How clear success criteria make assessment fair and useful

Quick version: clear success criteria (and rubrics built from them) turn assessment into a learning tool — they make expectations visible, reduce guesswork and bias, support honest feedback, and train students to self-evaluate and improve. Below I walk you through why that matters (linking to formative assessment and metacognition), how to design rubrics that actually help learning, example rubrics (including metacognitive criteria), and practical tips for classroom use.


Why clear criteria matter (short, practical rationale)

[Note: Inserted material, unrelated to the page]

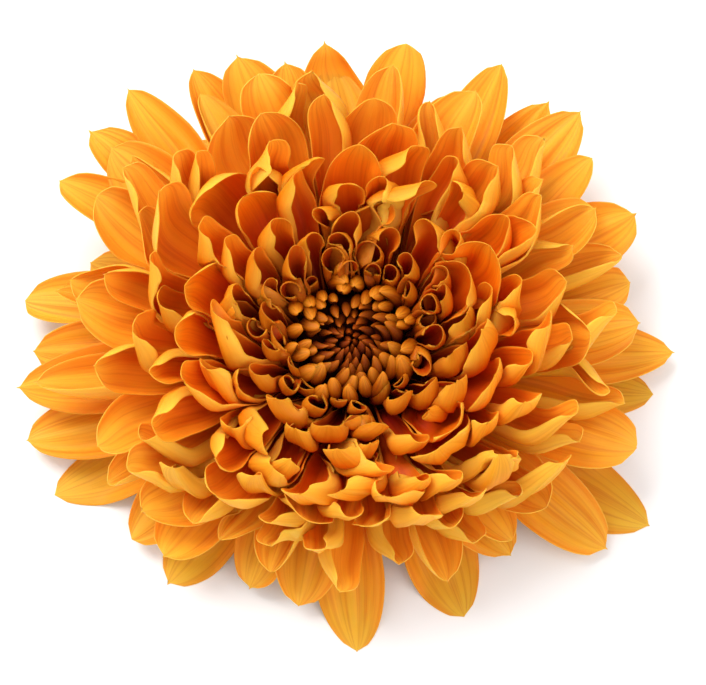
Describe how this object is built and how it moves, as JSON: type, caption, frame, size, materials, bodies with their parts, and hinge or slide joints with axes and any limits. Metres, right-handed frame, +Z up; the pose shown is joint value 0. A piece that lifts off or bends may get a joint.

  • They make assessment fair: students know what counts and why; teachers are less likely to be inconsistent or biased.
  • They make feedback useful: feedback mapped to specific criteria tells students what to do next (feedforward), not just whether they passed.
  • They support formative assessment: rubrics guide ongoing improvement — perfect for checking progress during a course, not only at the end.
  • They build metacognition and self-evaluation: criteria give students language to judge their work and set next-step goals.
  • They protect self-esteem and motivation: transparent criteria reduce surprise grades and perceived unfairness (which can demotivate or lower self-esteem).

These points reflect the course context: assessment is part of the teaching-production process, feedback is central, and evaluation should help students improve thinking and metacognitive skills — not just measure facts.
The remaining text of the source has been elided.